In the days that followed, the North Koreans aggressively gained ground, driving UN forces to the Pusan Perimeter in South Korea. On Aug. 6, the 25th Infantry Division launched a counteroffensive near Masan. That night, Company M was advancing through a mountain valley near Haman when it was ambushed by a large North Korean force. As before, the overwhelming fire caused several to flee, prompting the ranking officer, 2nd Lt. Herbert Wilson, to order the remaining men to form a tight perimeter.

In the ensuing fight, Thompson was one of two machine gunners pouring on heavy fire at the enemy. When the other machine gunner was killed, the North Koreans directed their fire at Thompson. Bullets from small arms and grenade fragments struck Thompson several times, but he ignored his wounds and continued to fight, not telling anyone he had been hit.

Wilson received orders to withdraw to higher ground. As he made his way to Thompson to relay the order, he noticed Thompson’s wounds. Wilson ordered Thompson to withdraw, but Thompson refused. Wilson again ordered Thompson to fall back, but Thompson told him that he was dying and would not leave the position. Wilson then ordered two non-commissioned officers to physically remove Thompson from his position to no avail. Thompson then told Wilson, “Get out of here! I’ll cover you!”

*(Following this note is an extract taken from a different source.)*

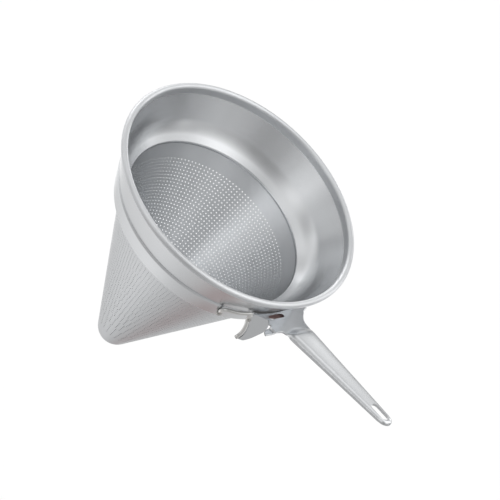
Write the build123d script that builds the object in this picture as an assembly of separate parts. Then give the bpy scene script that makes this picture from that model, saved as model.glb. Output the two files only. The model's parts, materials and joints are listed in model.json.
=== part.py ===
from build123d import *
from math import atan2, cos, degrees, radians, sin, tan
import os

# Chinois strainer. Millimetres and degrees. The Z axis is the axis of the cone, mouth up,
# Z = 0 is the middle of the rolled rim, and the handle points along +X.

# Rolled rim and its wire
rim_diameter = 200.0
bead_diameter = 5.0
rim_wire_diameter = 3.0
curl_end_angle = -62.0

# Sheet thicknesses and the play between lapped sheets
ring_sheet = 0.9
collar_sheet = 1.0
band_sheet = 1.0
cone_sheet = 0.8
handle_sheet = 1.8
lap_play = 0.1

# Collar: the upper outer band, from under the rim to the seam, and its skirt on the cone
collar_top_inset = 1.9
collar_top_drop = 2.9
seam_inset = 14.7
seam_drop = 29.0
skirt_knee_drop = 38.0
skirt_drop = 49.5

# Joint band: the proud lower band, with its edge turned in
band_ledge = 3.8
band_bottom_drop = 46.4
band_corner_radius = 3.0

# Cone
cone_apex_drop = 219.9
cone_seam_inset = 2.69
cone_tip_radius = 15.4
cone_top_drop = 34.0

# Perforation: zones down the cone, each with fewer columns than the one above. The real sheet has
# thousands of 1.5 mm holes, so a plain grid of square windows opens much the same share of it
hole_width = 7.8
zone_columns = (24, 22, 20, 18, 15, 12, 9, 6)
zone_rings = (1, 1, 1, 1, 1, 1, 1, 1)
first_ring_gap = 8.5
last_ring_rise = 45.9
hole_shrink_share = 0.5

# Splash ring: the inner flare with its overhanging lip
lip_inset = 26.6
lip_drop = 37.2
lip_length = 1.8
lip_bend_radius = 0.9
flare_foot_angle = 50.0
flare_knee_radius = 30.0

# Handle: a channel pressed from sheet, in its own sloping frame
handle_slope = 18.5
handle_seat_inset = 1.5
handle_seat_drop = 20.3
handle_length = 117.0
handle_root_width = 25.8
handle_tip_width = 12.0
handle_wall_depth = 2.2
nose_start = 8.5
nose_length = 12.0
crown_height = 3.4
crown_radius = 45.0
crown_edge_radius = 2.2
hang_slot_length = 18.0
hang_slot_width = 7.0
hang_slot_margin = 4.3
hang_slot_offset = 0.5

# Root plate of the handle, beside and behind the channel
flare_reach = 23.1
flare_setback = 6.9
ear_reach = 30.0
ear_length = 11.5
plate_slot_length = 15.5
plate_slot_width = 4.6
plate_slot_setback = 4.9
plate_slot_offset = 8.6

# Pan hook: the tongue turned down from the root plate
hook_turn = 32.0
hook_tilt = 12.0
hook_seat_setback = 6.5
hook_seat_offset = 21.0
hook_seat_drop = 21.0
hook_width = 13.1
hook_depth = 25.4
hook_inner_shares = ((-0.458, 0.0), (-0.634, 0.413), (-0.397, 0.654), (-0.16, 0.835), (0.122, 0.984))
hook_outer_shares = ((0.54, 0.0), (0.55, 0.24), (0.374, 0.445), (0.298, 0.673), (0.313, 0.823), (0.427, 0.996))

# Wire that edges the hook and runs back along the collar to its foot on the joint band
hook_wire_diameter = 3.0
wire_edge_play = 0.3
wire_wall_play = 0.15
wire_foot_offset = 41.8
wire_foot_drop = 38.0
wire_peak_offset = 46.7
wire_peak_drop = 27.5
wire_peak_play = 1.5
wire_bow_offset = 36.7
wire_bow_drop = 24.0
wire_bow_play = 2.2
wire_top_offset = 28.4
wire_top_drop = 20.6
wire_top_play = 0.8
bend_share = 0.45

# Weld beads
root_weld_radius = 1.6
root_weld_half_span = 17.0
foot_weld_radius = 2.2
edge_weld_radius = 1.5
edge_weld_shift = 0.9
edge_weld_lift = 0.3
root_line_steps = 12

overrun = 5.0

rim_radius = rim_diameter / 2
bead_radius = bead_diameter / 2
bead_centre = rim_radius - bead_radius
collar_top_radius = rim_radius - collar_top_inset
seam_radius = rim_radius - seam_inset
lip_radius = rim_radius - lip_inset
handle_seat_radius = rim_radius - handle_seat_inset
hook_seat_reach = handle_seat_radius - hook_seat_setback
collar_slope = degrees(atan2(collar_top_radius - seam_radius, seam_drop - collar_top_drop))
cone_half_angle = degrees(atan2(seam_radius - cone_seam_inset, cone_apex_drop - seam_drop))
first_ring_drop = skirt_drop + first_ring_gap
last_ring_drop = cone_apex_drop - last_ring_rise
hook_wire_radius = hook_wire_diameter / 2
nose_end = nose_start + nose_length
handle_plane = Plane(
    origin=(handle_seat_radius, 0, -handle_seat_drop),
    x_dir=(cos(radians(handle_slope)), 0, sin(radians(handle_slope))),
    z_dir=(-sin(radians(handle_slope)), 0, cos(radians(handle_slope))),
)
hook_plane = Plane(
    origin=(hook_seat_reach, -hook_seat_offset, -hook_seat_drop),
    x_dir=(-sin(radians(hook_turn)), -cos(radians(hook_turn)), 0),
    z_dir=(
        cos(radians(hook_turn)) * cos(radians(hook_tilt)),
        -sin(radians(hook_turn)) * cos(radians(hook_tilt)),
        sin(radians(hook_tilt)),
    ),
)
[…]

Wilson ordered the rest of the men to withdraw. As they did so, they heard Thompson’s machine gun firing at the oncoming North Koreans, holding them off and buying them time to get to a better position. They then heard several grenade blasts, followed by a large blast, after which the gun fell silent.

Company M retook the position several days later.  They found Thompson’s body, as well as a large number of dead North Korean soldiers nearby.

Because many men had panicked and fled, division commanders largely ignored Thompson’s actions. Third Battalion commander Lt. Col. Melvin Blair did not put in a medal recommendation until Jan. 4, 1951. Thompson was posthumously awarded the Silver Star and a Purple Heart; however, realizing that Thompson’s bravery would improve the commanders’ views of his men, Blair worked to find those who could attest to Thompson’s actions.

Thompson was posthumously awarded the Medal of Honor, which was presented to his mother by General of the Army Omar Bradley, Chairman of the Joint Chiefs of Staff, on June 21, 1951. Thompson was the first black man awarded the Medal of Honor during the Korean War and the first black man since the Spanish-American War to receive the medal (this was because the courageous actions of minority soldiers during the two World Wars were awarded lesser medals or overlooked because of discrimination. Several were upgraded to the Medal of Honor in the 90s after Congress reviewed the records).

Thompson is buried in the Long Island National Cemetery in Farmingdale, New York.